La montée des BRICS est une réaction à un système de domination qui n'a plus de raison d'être. En créant la globalisation, les USA et les Occidentaux ont eux-mêmes fabriqué leurs remplaçants. La Chine n'a aujourd'hui plus besoin des technologies occidentales. On peut même dire qu'aujourd'hui le rapport de force scientifique et technique s'est inversé. La seule chose qui permet encore aux USA de dominer est la finance et encore leur dollar qui sert de monnaie de réserve internationale. Mais il y a un énorme problème dont nous avons souvent parlé sur ce blog. La Chine a construit un système fondé sur les exportations et non sur un équilibre entre la production et la demande intérieure. La crise globale actuelle tient donc à deux gros facteurs. D'un côté les USA ne maîtrisent plus la globalisation, croulent sous les déficits commerciaux malgré leur nouvelle production énergétique, et paniquent face à la nouvelle puissance industrielle dominante. Ils essaient donc de rapatrier des productions sur des terres qu'ils contrôlent. Cependant, ils craignent les effets inflationnistes que cela pourrait engendrer. Donc ils ne réindustrialisent pas aux USA directement, mais sur des pays dominés comme le Mexique. Le protectionnisme actuel des USA s'explique ainsi. Il s'agit de nuire à la Chine et de favoriser les délocalisations vers les pays dominés ou « amis ».
Mais de l'autre côté, la Chine entre en déflation à cause de sa surproduction et de l'incapacité de la planète à absorber sa production.
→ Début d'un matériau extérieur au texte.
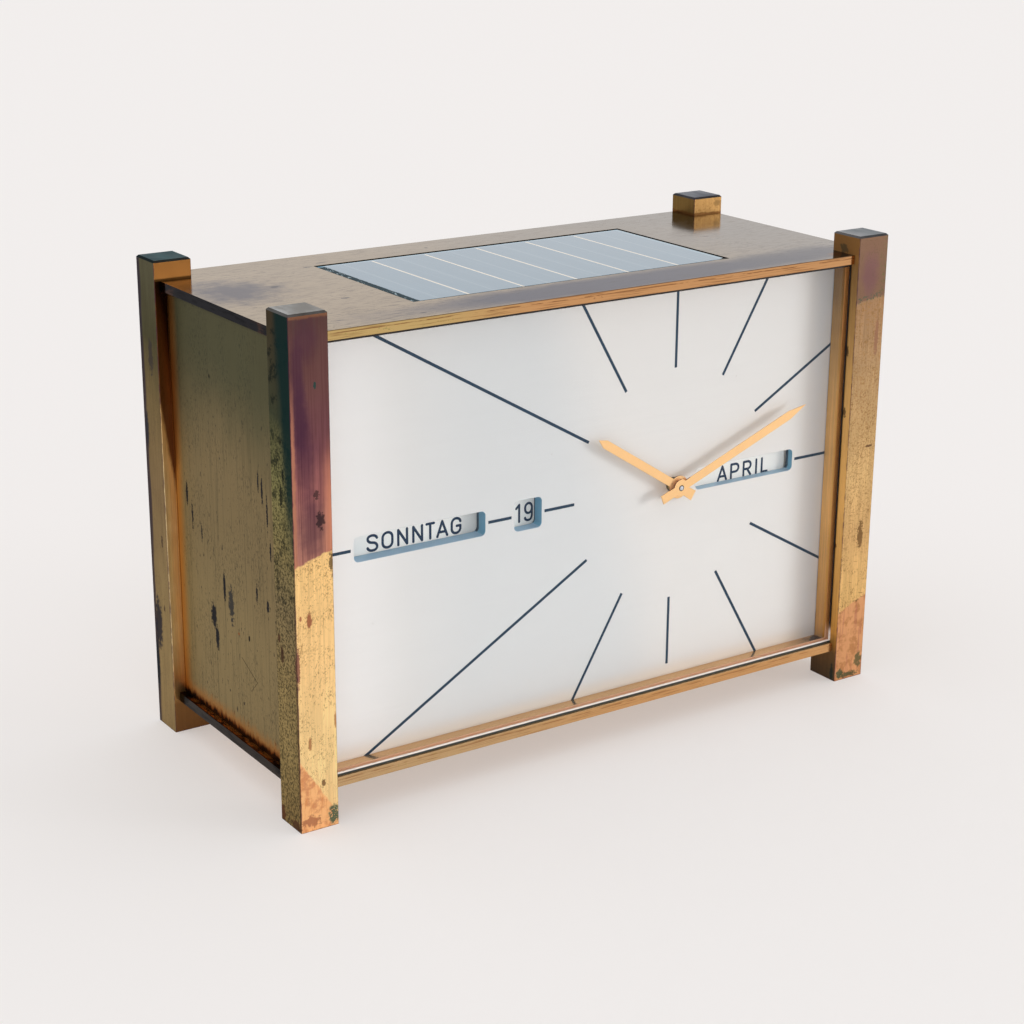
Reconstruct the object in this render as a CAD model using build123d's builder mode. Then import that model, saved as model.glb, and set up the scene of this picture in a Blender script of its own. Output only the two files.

La Chine se retrouve un peu dans la situation des USA en 1945, mais sans en avoir conscience. Elle cherche malheureusement toujours à compenser sa surproduction par des exportations, ce qui mécaniquement entraînera des réactions d'hostilité des pays qui ne peuvent accepter d'accumuler indéfiniment des déficits avec eux. Et au milieu de tout ça, on voit l'Europe sans tête qui fait des politiques économiques coincer dans les illusions du modèle libéral des années 70-80 avec en plus des idioties en matière de politiques énergétiques qui aggrave encore la situation du continent.